Later I'd like to talk technique/casting styles, but for now, I want to learn about putting together a good casting outfit for both of the situations I listed above.

 You guys/gals are gonna have to be my casting club!


----------



## Digger (Jan 4, 2000)

There is a distance forum on this site it may be better to post this there.


----------



## Drumdum (Jan 6, 2003)

*Redhorse*

I moved the thread over here.. I believe Digger to be right,you will get much better input on this forum..


----------



## Mark G (Nov 15, 2004)

*Objectives?*

Are you strictly looking into distance gear, or is your focus on fishing? Distance casters use fairly specialized rods, and reels that are fine tuned.

If your just starting out and you are focused on fishing you can get by with some decent off the shelf heavers. Generally 12' in length and rated 6-10 oz(or more). They are used for soaking bait in the heavy surf where you need to use a lot of weight to hold your bait in position.

Lure rods can be anything from 7' rods that will throw 1/8 oz jigs to 10' rods that will throw 2-4 oz stingsilvers. It depends on what your targeting (species) and fishing conditions.

IT's a pretty wide open subject and you may need to narrow down your question(s) to get more specific answers.

Hope this helps


----------



## Redhorse (Mar 1, 2006)

Sorry about the "wrong forum" thing. I have only visited the NC forum...so just posted it there . Thanks for moving this for me.

Strictly fishing!

I already own a 12' spinning outfit rated for 1-4 oz. lure weight. Nothing fancy (or expensive). I've had it for years...got it back when I lived down in Texas as a youth. Surf cast Galveston Island area with it in my early teens. The rod is "decent" but the reel leaves something to be desired. I feel like I could be casting farther with this outfit than I am. I also put together a 10' baitcasting outfit for my son this year that is rated for 1-5 oz. with a PENN 220 on it. This outfit cast as well, if not a little better than the spinning rig. 

Maybe I'm being unrealistic with my expectations.

When it comes to casting artificials, none of my regular casting outfits I'm using will get the distance I desire. My typical casting rigs are built for heaving heavy Muskie plugs, not little spoons or jigs.

I'm contemplating a second trip to Carolina Beach this year for a rematch (last trip the fish won). I'd like to be a little better prepared with at least one good rig for casting artificials, and maybe upgrade/modify my bait outfits. Along with some tips on casting techniques/form. 

This Spring was my 3rd trip to CB, and before that it had been years since I surf cast.

Thanks in advance for any and all advice.
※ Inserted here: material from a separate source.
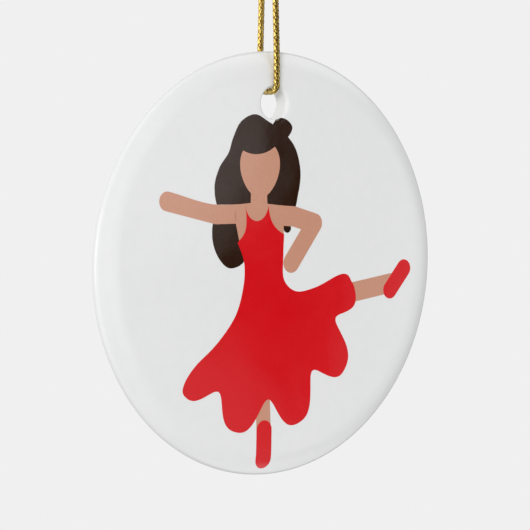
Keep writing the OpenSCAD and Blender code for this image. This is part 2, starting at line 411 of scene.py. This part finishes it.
RAYS = 480
LIP_RINGS, FACE_RINGS, RIM_RINGS, EDGE_RINGS = 11, 16, 15, 13


def front_height(x, z):
    """How far the front face stands out from the disc's middle plane, at a place measured from its centre."""
    r = math.hypot(x, z)
    h = math.hypot(x, z - HOLE_H)
    if r > FLAT_R + RIM_R * math.sin(RIM_A):
        return math.sqrt(max(EDGE_R**2 - (r - (DISC_R - EDGE_R)) ** 2, 0))
    if r > FLAT_R:
        return HALF_T - RIM_R + math.sqrt(RIM_R**2 - (r - FLAT_R) ** 2)
    if h < HOLE_R + LIP_R:
        return HALF_T - LIP_R + math.sqrt(max(LIP_R**2 - (HOLE_R + LIP_R - h) ** 2, 0))
    return HALF_T


def disc_rings():
    """Rings of (x, z) points with their height, from the hole's wall over the front face to the rim's edge,
    and back over the rear face. Their points lie on rays from the hole's centre to the rim."""
    theta = np.linspace(0, TAU, RAYS, endpoint=False)
    hole = np.array([0, HOLE_H])
    heading = unit(np.stack([np.cos(theta), np.sin(theta)], 1) * DISC_R - hole)

    def at_radius(r):
        b = heading @ hole
        t = -b + np.sqrt(b * b - (hole @ hole - r * r))
        return hole + heading * t[:, None]

    rings = [(hole + heading * HOLE_R, 0.0), (hole + heading * HOLE_R, (HALF_T - LIP_R) / 2)]
    for a in np.linspace(0, math.pi / 2, LIP_RINGS):
        r = HOLE_R + LIP_R - LIP_R * math.cos(a)
        rings.append((hole + heading * r, HALF_T - LIP_R + LIP_R * math.sin(a)))
    inner, outer = rings[-1][0], at_radius(FLAT_R)
    for t in np.linspace(0, 1, FACE_RINGS)[1:-1] ** 1.4:
        rings.append((inner + (outer - inner) * t, HALF_T))
    for a in np.linspace(0, RIM_A, RIM_RINGS):
        rings.append((at_radius(FLAT_R + RIM_R * math.sin(a)), HALF_T - RIM_R + RIM_R * math.cos(a)))
    for a in np.linspace(math.pi / 2 - RIM_A, 0, EDGE_RINGS)[1:]:
        rings.append((at_radius(DISC_R - EDGE_R + EDGE_R * math.cos(a)), EDGE_R * math.sin(a)))
    return rings + [(plan, -y) for plan, y in rings[-2:0:-1]]


def porcelain():
    rings = disc_rings()
    verts = [(x * MM, -y * MM, (z - HANG_H) * MM) for plan, y in rings for x, z in plan]
    faces = []
    for i in range(len(rings)):
        j = (i + 1) % len(rings)
        for k in range(RAYS):
            n = (k + 1) % RAYS
            faces.append((i * RAYS + k, j * RAYS + k, j * RAYS + n, i * RAYS + n))
    return mesh_object("porcelain", verts, faces, PORCELAIN)


disc = porcelain()
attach(disc, "disc")
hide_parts("porcelain_disc")


# ---------- Print ----------

INK = 0.022  # how far the ink stands above the glaze
SINK = 0.05  # how far its edge goes below the glaze
EDGE_STEP, INNER_STEP = 0.5, 0.7  # spacing of the points on a sheet's outline and inside it
LIP_EDGE_STEP, LIP_INNER_STEP = 0.12, 0.11  # the same where the sheet bends over the hole's lip
CORNER_TURN, LEAST_TURN = 0.4, 0.02  # sines of the turn at a corner, and of the least one that is made round
LIP_MARGIN = 0.1  # how far outside the lip the finer spacing starts
SLIVER = 8  # a loop with no more points than this is left out


def outline_loops(node):
    """The front outline of a printed CAD node, as loops of (x, z) from the disc's centre."""
    mesh = frame["nodes"][node].data
    point = [(round(v.co.x / MM, 4), round(v.co.z / MM + HANG_H, 4)) for v in mesh.vertices]
    front = [
        face for face in mesh.polygons
        if face.normal.y <= -0.15 and max(mesh.vertices[i].co.y for i in face.vertices) <= -1.0 * MM
    ]
    follow = {}
    for a, b in border([[point[i] for i in face.vertices] for face in front]):
        follow.setdefault(a, []).append(b)
    loops = []
    while follow:
        start = next(iter(follow))
        loop, here = [start], start
        while here in follow:
            there = follow[here].pop()
            if not follow[here]:
                del follow[here]
            if there == start:
                break
            loop.append(there)
            here = there
        if len(loop) > SLIVER:
            loops.append(loop)
    return loops


def at_lip(x, z):
    return math.hypot(x, z - HOLE_H) < HOLE_R + LIP_R + LIP_MARGIN


def fine(loop):
    """The loop with long edges split, more finely on the hole's lip, and its arcs made round.
    Each edge becomes a cubic curve, which leaves a corner in the edge's own direction."""
    p = np.array(loop)
    to_next = np.roll(p, -1, 0) - p
    reach = np.linalg.norm(to_next, axis=1)
    heading = to_next / reach[:, None]
    before = np.roll(heading, 1, 0)
    reach_before = np.roll(reach, 1)
    turn = np.abs(before[:, 0] * heading[:, 1] - before[:, 1] * heading[:, 0])
    uneven = np.maximum(reach, reach_before) / np.minimum(reach, reach_before)
    smooth = (turn < CORNER_TURN) & (np.sum(before * heading, axis=1) > 0) & (uneven < 3)
    slope = unit(before * reach[:, None] + heading * reach_before[:, None])
    out = []
    for i in range(len(p)):
        j = (i + 1) % len(p)
        lip = at_lip(*p[i]) or at_lip(*p[j])
        leave = (slope[i] if smooth[i] else heading[i]) * reach[i]
        arrive = (slope[j] if smooth[j] else heading[i]) * reach[i]
        bent = (smooth[i] or smooth[j]) and max(turn[i], turn[j]) > LEAST_TURN
        n = max(4 if bent and not lip else 1, math.ceil(reach[i] / (LIP_EDGE_STEP if lip else EDGE_STEP)))
        for t in np.arange(n) / n:
            start = p[i] * (1 + 2 * t) * (1 - t) ** 2 + leave * t * (1 - t) ** 2
            end = p[j] * t * t * (3 - 2 * t) + arrive * t * t * (t - 1)
            out.append(tuple(start + end))
    return out


def inner_points(outline):
    """Staggered points over a sheet, clear of its outline, and closer together on the hole's lip."""
    (x0, z0), (x1, z1) = outline.min(axis=0), outline.max(axis=0)
    points = []
    for step, lip in ((INNER_STEP, False), (LIP_INNER_STEP, True)):
        for i, x in enumerate(np.arange(x0 + step / 2, x1, step)):
            for z in np.arange(z0 + step / 2 * (1 + i % 2), z1, step):
                clear = np.min(np.hypot(outline[:, 0] - x, outline[:, 1] - z)) > 0.45 * step
                if at_lip(x, z) == lip and clear:
                    points.append(Vector((x, z)))
    return points


def printed(node, material):
    """A thin sheet of ink over the glaze, with a wall at its edge that goes down into it."""
    outline, edges = [], []
    for loop in outline_loops(node):
        loop = [Vector(p) for p in fine(loop)]
        base = len(outline)
        outline += loop
        edges += [(base + i, base + (i + 1) % len(loop)) for i in range(len(loop))]
    made = delaunay_2d_cdt(outline + inner_points(np.array(outline)), edges, [], 1, 1e-5)
    points, faces = made[0], [tuple(f) for f in made[2]]
    top = [(p.x, p.y, front_height(p.x, p.y) + INK) for p in points]
    low = [(x, z, y - INK - SINK) for x, z, y in top]
    verts = [(x * MM, -y * MM, (z - HANG_H) * MM) for x, z, y in top + low]
    count = len(top)
    rim = border(faces)
    walls = [(b, a, a + count, b + count) for a, b in rim]
    bottoms = [tuple(i + count for i in face[::-1]) for face in faces]
    piece = mesh_object(node.replace("print_", "ink_"), verts, faces + walls + bottoms, material)
    for edge in piece.data.edges:
        a, b = edge.vertices
        edge.use_edge_sharp = (a, b) in rim or (b, a) in rim
    return piece


slots = {part["node"]: part["material_slot"] for part in frame["record"]["subparts"]}
for node in sorted(n for n in frame["nodes"] if n.startswith("print_")):
    ink = printed(node, INKS[slots[node]])
    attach(ink, "disc")
    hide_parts(node)


# ---------- Floor, backdrop and light ----------

PALE = 0.8714  # linear value of the studio's light grey
FLOOR_Z, FLOOR_R = -0.40, 0.9  # metres
LAMP_DISTANCE = 2.4  # metres
AMBIENT = 0.57

# Soft lamps for matt light: name, azimuth, elevation, size in metres, and level on white that faces the lamp.
LAMPS = [
    ("key", -50, 14, 0.8, 0.49),
    ("side", -88, 5, 0.8, 0.01),
    ("fill_front", 30, 5, 1.2, 0.05),
    ("back", 168, 18, 0.8, 0.34),
]
# Soft patches that gloss reflects: azimuth, elevation, inner and outer radius in degrees, and strength.
PANELS = [
    (14, 3, 4, 22, 0.9),
    (34.6, 0.4, 2.4, 4.2, 0.85),
    (25, -18, 15.5, 18.2, 0.4),
    (55, -8, 13, 16, 0.5),
    (60, 42, 12, 30, 1.8),
    (60, -48, 12, 30, 1.4),
    (-84, 6, 6, 22, 3.6),
    (-92, 0, 20, 52, 0.7),
    (-40, 75, 5, 40, 0.8),
    (180, 10, 5, 60, 0.8),
    (-142, 0, 60, 140, 0.45),
]


def emitter(name, strength):
    """A material that glows white."""
    material = bpy.data.materials.new(name)
    material.use_nodes = True
    tree = material.node_tree
    tree.nodes.clear()
    glow = tree.nodes.new("ShaderNodeEmission")
    glow.inputs["Color"].default_value = (1, 1, 1, 1)
    glow.inputs["Strength"].default_value = strength
    out = tree.nodes.new("ShaderNodeOutputMaterial")
    tree.links.new(glow.outputs[0], out.inputs["Surface"])
    return material


def surround(name, radius, rows, columns, middle, material, seen_by):
    """A sphere round the object that only one kind of ray sees."""
    verts, faces = [], []
    for i in range(rows + 1):
        elevation = -90 + 180 * i / rows
        verts += [direction(360 * k / columns, elevation) * radius for k in range(columns)]
    for i in range(rows):
        for k in range(columns):
            n = (k + 1) % columns
            faces.append((i * columns + k, (i + 1) * columns + k, (i + 1) * columns + n, i * columns + n))
    obj = mesh_object(name, verts, faces, material)
    obj.location = middle
    for ray in ("camera", "diffuse", "glossy", "transmission", "volume_scatter", "shadow"):
        setattr(obj, "visible_" + ray, ray == seen_by)


def floor():
    """A plain pale disc, far below the hanging object."""
    verts = [
        (FLOOR_R * math.cos(a), FLOOR_R * math.sin(a), FLOOR_Z)
        for a in np.linspace(0, TAU, 96, endpoint=False)
    ]
    obj = mesh_object("floor", verts, [tuple(range(len(verts)))], emitter("floor_pale", PALE), smooth=False)
    obj.visible_glossy = False
    obj.visible_diffuse = False


def ambient():
    """Even light from all round, for matt surfaces only."""
    world = bpy.data.worlds.new("studio")
    scene.world = world
    world.use_nodes = True
    background = world.node_tree.nodes["Background"]
    background.inputs["Color"].default_value = (1, 1, 1, 1)
    background.inputs["Strength"].default_value = AMBIENT
    world.cycles_visibility.glossy = False
    world.cycles_visibility.camera = False


def lamp(name, azimuth, elevation, size, level):
    """A soft lamp that gloss and the camera don't see."""
    data = bpy.data.lights.new(name, "AREA")
    data.shape = "DISK"
    data.size = size
    data.energy = level * math.pi**2 * LAMP_DISTANCE**2
    obj = bpy.data.objects.new(name, data)
    scene.collection.objects.link(obj)
    towards = direction(azimuth, elevation)
    obj.location = disc_centre + towards * LAMP_DISTANCE
    obj.rotation_mode = "QUATERNION"
    obj.rotation_quaternion = towards.to_track_quat("Z", "Y")
    obj.visible_camera = False
    obj.visible_glossy = False


def reflected_light():
    """An emitter whose strength is the sum of the soft panels, each found by its angle from its middle."""
    material = emitter("studio_reflections", 0.0)
    material.cycles.emission_sampling = "NONE"
    tree = material.node_tree
    outward = tree.nodes.new("ShaderNodeVectorMath")
    outward.operation = "NORMALIZE"
    tree.links.new(tree.nodes.new("ShaderNodeTexCoord").outputs["Object"], outward.inputs[0])
    total = None
    for azimuth, elevation, inner, outer, strength in PANELS:
        dot = tree.nodes.new("ShaderNodeVectorMath")
        dot.operation = "DOT_PRODUCT"
        tree.links.new(outward.outputs[0], dot.inputs[0])
        dot.inputs[1].default_value = direction(azimuth, elevation)
        panel = tree.nodes.new("ShaderNodeMapRange")
        panel.interpolation_type = "SMOOTHSTEP"
        tree.links.new(dot.outputs["Value"], panel.inputs["Value"])
        panel.inputs["From Min"].default_value = math.cos(math.radians(outer))
        panel.inputs["From Max"].default_value = math.cos(math.radians(inner))
        panel.inputs["To Max"].default_value = strength
        if total is None:
            total = panel.outputs["Result"]
        else:
            both = tree.nodes.new("ShaderNodeMath")
            tree.links.new(total, both.inputs[0])
            tree.links.new(panel.outputs["Result"], both.inputs[1])
            total = both.outputs[0]
    glow = next(n for n in tree.nodes if n.type == "EMISSION")
    tree.links.new(total, glow.inputs["Strength"])
    return material


surround("backdrop", 2.5, 24, 48, (0, 0, 0), emitter("backdrop_pale", PALE), "camera")
ambient()
for settings in LAMPS:
    lamp(*settings)
surround("reflections", 2.0, 32, 64, disc_centre, reflected_light(), "glossy")
floor()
I know I can't get this kind of help locally at the bait and tackle shop, which is why I'm on here buggin' you guys... .


----------



## Mark G (Nov 15, 2004)

*Redhorse*

For starters I would recommend getting a rod rated in the 6-12oz range. TICA, Ocean Master, and Tsunami all make rods that won't break the bank(around $90-125). You will have to decide on the reel you want to use (spinning or conventional) before deciding on the rod. Two of the most popular reels (conventional) are the Penn 525 mag, and the Daiwa 30. There is also a slew of spinning models to choose from.

As far as lure rod, do you know what species you are going after? Your 10 foot and 12 foot rod will work, but 12' is a little long for constant holding and casting. If you want to throw light lures you will need to downsize accordingly.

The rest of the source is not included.